Admittedly, it takes a little while to get to that sweet spot. Poker Face picks up some months after season-one finale “The Hook,” in which the FBI saved Charlie from murderous mob enforcer Cliff (Benjamin Bratt), Cliff testified against corrupt casino owner Beatrix Hasp (Rhea Perlman), and Hasp gave Charlie an ultimatum about working for her. Having refused Hasp’s offer, Charlie is on the run from a pair of assassins in the first three episodes, which premiere together on May 8. Unfortunately, season opener “The Game Is a Foot” is a sludgy try-hard of an hour in which Cynthia Erivo plays five sisters in the same family fighting over their mother’s inheritance. This is Poker Face at its flashiest — Erivo rushing through costume changes and doing a range of accents, whip pans around a funeral where no one is really that sad, commentary on how Hollywood throws away child stars once they’ve aged out of their roles — but also its sweatiest. There’s a desperation to “The Game Is a Foot” that Poker Face thankfully shakes off, and once “Last Looks” and “Whack-a-Mole” put season one’s organized-crime story line to bed, the series starts cooking.

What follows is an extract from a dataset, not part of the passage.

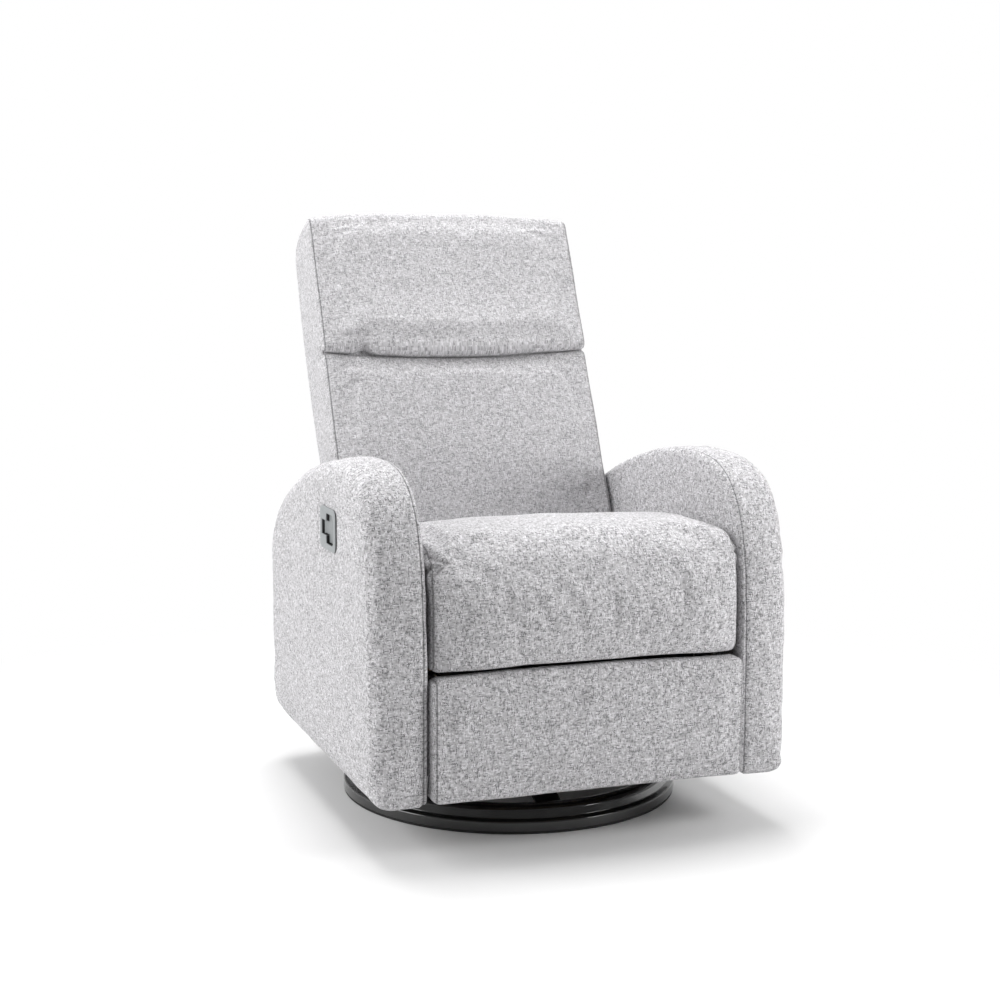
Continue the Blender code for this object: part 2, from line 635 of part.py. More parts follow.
def make_arm(carriage, side, name, mats):
    panel_out = WIDTH / 2 - CUP_DEPTH - CABLE_SPACE
    panel = panel_out - ARM_PANEL_THICKNESS, panel_out
    carriage.add(
        f"arm_panel_{name}", plate(panel_outline(), *span(side, *panel), "X"), mats["plywood"]
    )
    body = soften(plate(arm_outline(), *span(side, ARM_INNER, WIDTH / 2), "X"), ARM_ROUND)
    arm = carriage.add(f"arm_upholstery_{name}", body, mats["fabric"])
    room = CABLE_ROOM if side < 0 else POCKET_FIT
    pocket = plate(
        panel_outline(POCKET_FIT, ARM_PANEL_LIFT + 0.02),
        *span(side, panel[0] - POCKET_FIT, panel[1] + room),
        "X",
    )
    cut(arm, carriage, pocket)
    if side > 0:
        return
    half_length = BEZEL_LENGTH / 2 - BEZEL_MARGIN + POCKET_FIT
    half_height = BEZEL_HEIGHT / 2 - BEZEL_MARGIN + POCKET_FIT
    cup_low = (HANDLE_Y - half_length, HANDLE_HEIGHT - half_height)
    cup_high = (HANDLE_Y + half_length, HANDLE_HEIGHT + half_height)
    recess = plate(
        rectangle(cup_low, cup_high, CUP_CORNER), -WIDTH / 2 - 0.01, -WIDTH / 2 + CUP_DEPTH + POCKET_FIT
    )
    cut(arm, carriage, recess)
    hole = rod((-panel[0], HANDLE_Y, CABLE_LOW), (-ARM_INNER + 0.01, HANDLE_Y, CABLE_LOW), CABLE_HOLE, 12)
    cut(arm, carriage, hole)


def make_handle(carriage, handle, mats):
    face = -WIDTH / 2 - FIT
    half = BEZEL_LENGTH / 2, BEZEL_HEIGHT / 2
    low = (HANDLE_Y - half[0], HANDLE_HEIGHT - half[1])
    high = (HANDLE_Y + half[0], HANDLE_HEIGHT + half[1])
    lip = plate(rectangle(low, high, 0.014, 4), face - BEZEL_LIP, face)
    bezel = carriage.add("handle_bezel", lip, mats["grey_plastic"])
    cup_low = (low[0] + BEZEL_MARGIN, low[1] + BEZEL_MARGIN)
    cup_high = (high[0] - BEZEL_MARGIN, high[1] - BEZEL_MARGIN)
    cup = plate(rectangle(cup_low, cup_high, CUP_CORNER), face - 0.001, -WIDTH / 2 + CUP_DEPTH)
    weld(bezel, carriage, cup)
    opening = plate(
        paddle_outline(PADDLE_GAP, FINGER_GAP - PADDLE_GAP),
        face - BEZEL_LIP - 0.01,
        -WIDTH / 2 + CUP_DEPTH - CUP_WALL,
    )
    cut(bezel, carriage, opening)
    half_sheet = PADDLE_THICKNESS / 2
    paddle = handle.add(
        "handle_paddle",
        plate(paddle_outline(), PADDLE_X - half_sheet, PADDLE_X + half_sheet),
        mats["grey_plastic"],
    )
    tab = TAB_HEIGHT / 2
    barrel = rod(
        (PADDLE_X, PADDLE_Y, HANDLE_HEIGHT - tab - 0.001),
        (PADDLE_X, PADDLE_Y, HANDLE_HEIGHT + tab + 0.001),
        BARREL_RADIUS,
        12,
    )
    weld(paddle, handle, barrel)
    x = -(WIDTH / 2 - CUP_DEPTH - FIT - CABLE_RADIUS - 0.002)
    bend = 0.020
    route = [(x, HANDLE_Y, HANDLE_HEIGHT), (x, HANDLE_Y, 0.5 * (HANDLE_HEIGHT + CABLE_LOW))]
    turn = arc((x + bend, CABLE_LOW + bend), bend, 180, 270, 6)
    route += [(a, HANDLE_Y, b) for a, b in turn]
    route.append((-SLIDE_OUT - FIT, HANDLE_Y, CABLE_LOW))
    carriage.add("release_cable", sweep(route, CABLE_RADIUS, 8), mats["rubber"])


def make_carriage(carriage, mats):
    reach = ARM_INNER - FIT
    for sign, where in ((-1, "front"), (1, "rear")):
        y = SWIVEL_Y + sign * CROSSBAR_SPREAD
        low = (y - BAR_SIZE / 2, CROSSBAR_BOTTOM)
        high = (y + BAR_SIZE / 2, CROSSBAR_BOTTOM + CROSSBAR_HEIGHT)
        tube = hollow_bar(low, high, -reach, reach, "X")
        carriage.add(f"carriage_cross_tube_{where}", tube, mats["black_steel"])
    ends = SWIVEL_Y - RAIL_LENGTH / 2, SWIVEL_Y + RAIL_LENGTH / 2
    for side, name in SIDES:
        low, high = span(side, RAIL_IN, RAIL_OUT)
        tube = hollow_bar(
            (low, RAIL_BOTTOM), (high, RAIL_BOTTOM + RAIL_HEIGHT), *ends, "Y"
        )
        rail = carriage.add(f"carriage_rail_{name}", tube, mats["black_steel"])
        for sign in (-1, 1):
            y = SWIVEL_Y + sign * GLIDE_SPREAD
            stud = span(side, HANGER_IN - RUN / 2, RAIL_IN + TUBE_WALL / 2)
            pin = rod((stud[0], y, GLIDE_PIN_HEIGHT), (stud[1], y, GLIDE_PIN_HEIGHT), GLIDE_PIN_RADIUS)
            weld(rail, carriage, pin)
        low, high = span(side, SLIDE_IN, SLIDE_OUT)
        slide = hollow_bar((low, RAIL_BOTTOM), (high, RAIL_BOTTOM + SLIDE_RAIL_HEIGHT), *ends, "Y")
        carriage.add(f"seat_slide_rail_{name}", slide, mats["zinc_steel"])
        make_arm(carriage, side, name, mats)
    rear = ARM_REAR - REAR_PANEL_INSET
    inside, ledge = rear - REAR_PANEL_THICKNESS, rear - REAR_LEDGE
    outline = [(rear, ARM_BOTTOM), (rear, REAR_PANEL_TOP), (ledge, REAR_PANEL_TOP)]
    outline += [(ledge, REAR_PANEL_TOP - LEDGE_THICKNESS), (inside, REAR_PANEL_TOP - LEDGE_THICKNESS)]
    outline.append((inside, ARM_BOTTOM))
    carriage.add("rear_panel", plate(outline, -reach, reach, "X"), mats["fabric"])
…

Poker Face is in the groove when its plots are labyrinthine and its attention invested in the desperation of everyday people pushed to the brink, and season two settles into a fine groove as Charlie moves around the U.S. trying to figure out what she wants to do with her life. (Lyonne’s giant smile when she asks of a job opportunity, “Does it pay cash?” is a wonderfully telling detail about surviving off the grid.) Does Charlie miss having a community? She finds it in a group of animal-rights activists in Florida and a grandmother-and-granddaughter duo who watch Jeopardy! and Michael Clayton together in their rent-controlled NYC apartment. What about love? Corey Hawkins, playing a superstore manager who falls for Charlie while she’s doing deliveries for an Indian restaurant, is as flirtatious as he is kind. Are the cops constantly around to save her? Not so often, which helps the episodes’ endings avoid the same-y feeling they had the first time around. Those changes supply Charlie with more substantial relationships this season, and the varying ways they play out — some successful, some tragic, all affected in some way or another by Charlie’s ability to discern a lie — round out her characterization.

Now that Poker Face has hammered down its central gimmick and reemphasized its refusal to explain how it works (“That’s not really the point,” Charlie says), it can examine Charlie past her trick. Lyonne blunts her character’s edges with a warm smile and calmer affect as she lets her guard down around new friends, and then sharpens them again with staccato line deliveries and a persistent glare as the toll of so much death weighs on her. Charlie’s roiling interiority is a more engaging long-term through-line for Poker Face than her repetitive fleeing from either the police or the Five Families, and that emotional angle bestows a strong core the series’ goofy stuff can branch off of. The slapstick visuals of Charlie chomping into a giant turkey leg and vaping in a coffin; the twistiness of dialogue like “You want me to rat on my mole, like a snake?”; the joys of an episode-long homage to the perfection that is Michael Mann’s Heat and another that winks at the real-estate-related bloodshed of Only Murders in the Building. After the first season of Poker Face, it was hard to tell how much longer the series could stay in the game with its Lyonne-as-Columbo conceit. The confidence and recalibration of the second season raise that bet.